Richard Dixey
Richard Dixey has a B.A. from Oxford and a Masters Degree and Ph.D. from London University. A student of Buddhism since 1972, he headed a pharmaceutical company before his retirement. He is Associate Director of the Light of Buddhadharma Foundation.
It has been a great pleasure to be part of the faculty of Dharma College and have a chance to lead classes in Revelations of Mind, a very special book, one that reveals itself slowly and works well in the classroom context.
Dharma College itself opened just over two years ago, and using Revelations as a source, five classes were developed to work with its content. Now there is a sixth, ‘Story Telling Mind’, created to fill out the transition we all make from understanding the material to actually working with it.
Classes at Dharma College tend to be small and intimate, and Rinpoche encouraged us to be free in how we present the book, encouraging feedback and involvement from everyone in the room. This has led to a joyful and interactive atmosphere, with everyone working together to unpack the layers of meaning found in the text. I have found that class members work with the book in two distinct ways. Some try to digest it so that it fits into their existing understanding about the world, while other are more willing to just allow the points the book makes so clearly to have their impact, whatever the outcome. It almost goes without saying that the second approach, particularly with a book as incisive as Revelations, is the right way to go.
As a faculty member I have moved slowly, almost cautiously, twice leading classes in the two introductory courses, ‘Mind and Self’, and ‘Confused Mind is not my Friend’, before venturing into the deeper waters of ‘Mind in Real Time’. Even though I am now due to start teaching ‘Seeds of Understanding’, which begins to explore the second half of the book, I am already looking over my shoulder and thinking I should spend more time in Real Time before going there! The more I work with it, the more I realize that this book is itself a transformation, not really a description, and allowing oneself to be transformed in the process of presenting it is the right path to truly understanding it.
Revelations is a profound book. It uses no technical language, yet the issues that come up—self and ego, reality, time, causation—are normally the remit of abstruse metaphysical speculation. In my own education, I have struggled with these issues on many occasions, and come away little the wiser. Somehow, and this is the genius of the book, these issues become approachable, even soluble, from the unique perspective that Rinpoche has taken with regard to them.

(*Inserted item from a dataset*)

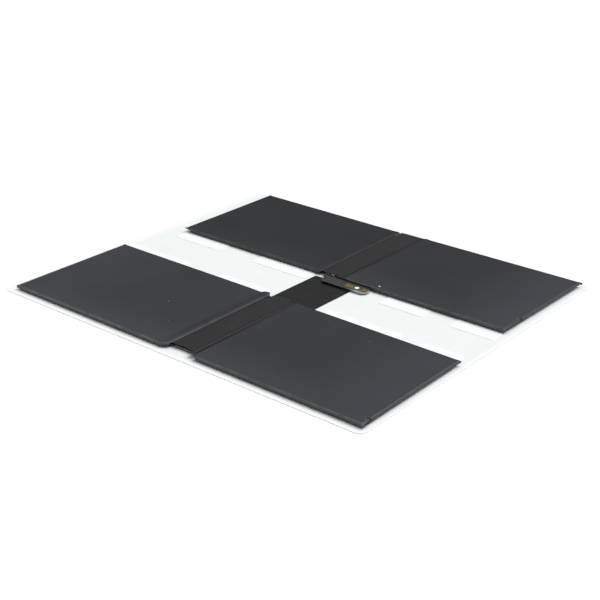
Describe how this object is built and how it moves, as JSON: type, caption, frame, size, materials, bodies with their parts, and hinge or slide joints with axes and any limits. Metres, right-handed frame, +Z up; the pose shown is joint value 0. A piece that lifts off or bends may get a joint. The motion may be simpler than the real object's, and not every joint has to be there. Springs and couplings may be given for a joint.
{
  "type": "tablet battery",
  "caption": "Flat battery pack of a large tablet: rows of pouch cells beside a taped circuit board, joined by a flexible circuit, with a screw-down contact tongue, on its release liner.",
  "frame": {"origin": "middle of the release liner's underside, which is the face that the pack lies on", "axes": "+X along the rows of cells towards the contact tongue's end, +Y across the bay to the rear row, +Z up out of the cells' flat tops"},
  "size_m": [0.2406, 0.2046, 0.0032],
  "materials": {
    "pouch_film": "satin black laminate",
    "tab_aluminium": "bare foil",
    "tab_nickel": "nickel plated",
    "board": "black solder mask",
    "foam": "matte closed-cell foam",
    "flex_film": "satin black cover film",
    "cover_tape": "matte black tape",
    "tin_plate": "tin plated",
    "contact_gold": "gold plated",
    "chip_epoxy": "moulded epoxy",
    "capacitor_body": "fired ceramic",
    "resistor_body": "coated ceramic",
    "adhesive": "white stretch adhesive",
    "liner_film": "translucent coated film"
  },
  "bodies": {
    "root": {"front_left_cell": "pouch_film", "front_right_cell": "pouch_film", "rear_left_cell": "pouch_film", "rear_right_cell": "pouch_film", "front_left_positive_tab": "tab_aluminium", "front_left_negative_tab": "tab_nickel", "front_right_positive_tab": "tab_aluminium", "front_right_negative_tab": "tab_nickel", "rear_left_positive_tab": "tab_aluminium", "rear_left_negative_tab": "tab_nickel", "rear_right_positive_tab": "tab_aluminium", "rear_right_negative_tab": "tab_nickel", "front_board": "board", "rear_board": "board", "front_foam_strip": "foam", "rear_foam_strip": "foam", "bridge_flex": "flex_film", "front_cover_tape": "cover_tape", "rear_cover_tape": "cover_tape", "screw_eyelet": "tin_plate", "positive_contact_pad": "contact_gold", "negative_contact_pad": "contact_gold", "gauge_chip": "chip_epoxy", "protection_chip": "chip_epoxy", "charge_mosfet": "chip_epoxy", "discharge_mosfet": "chip_epoxy", "sense_resistor": "resistor_body", "thermistor": "chip_epoxy", "input_capacitor": "capacitor_body", "filter_capacitor": "capacitor_body", "front_thermal_fuse": "chip_epoxy", "rear_thermal_fuse": "chip_epoxy", "front_left_outer_adhesive": "adhesive", "front_left_inner_adhesive": "adhesive", "front_right_outer_adhesive": "adhesive", "front_right_inner_adhesive": "adhesive", "rear_left_outer_adhesive": "adhesive", "rear_left_inner_adhesive": "adhesive", "rear_right_outer_adhesive": "adhesive", "rear_right_inner_adhesive": "adhesive", "release_liner": "liner_film"}
  },
  "joints": []
}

Revelations shows how we make our world and then mistakenly inhabit it as real. All these questions have their root in this fundamental misunderstanding.
There is another remarkable aspect to the book as well. In leading classes in Revelations, I have seen how working with the material leads to what I can only call mental space, the opening up of room to move within the claustrophobic routine that we normally inhabit. As the father of two growing children, I have seen how a narrowing of perspective happens, incrementally tightening, over the course of education. At the end of it, most of us have to rely on what we have learned and what we can analyze as our only source of inspiration. This narrowed focus is inherently discordant, with pros and cons jostling for ascendancy around almost every experience. It’s no wonder we feel so alienated and tense, that we seek release in distraction and entertainment rather than in engagement with the world! Learning to be able to stop, wait, and allow our own innate intelligence time and room to operate is another benefit that emerges clearly from the pages of the book as we work through them.
At Dharma College, our numbers are growing slowly, with a core group of students who have now completed the book and are working through it again, and new members who come to introductory workshops and courses in a steady stream. This is what Rinpoche wanted, that readers should re-read the book two or even three or four times. As one becomes more familiar with the vast perspectives that open up when engaging fully with what is being pointed out, it becomes clear that this kind of engagement is needed.
It is not that surprising, however, that many people do not join us. They pass up the opportunity to directly address the source of experience, seeking rather to enjoy it and work to enhance it. It is an ancient insight that doing this cannot lead to satisfaction, but only to more and more confusion and exertion. This is the truth that Revelations also expresses.
But alongside that truth, the book opens up new vistas of what it means to be truly human, and shows a path that we can traverse to get there. It is a wonder and an inspiration to work with such a teaching, and a pleasure to see the Revelations work its magic on those who engage with it.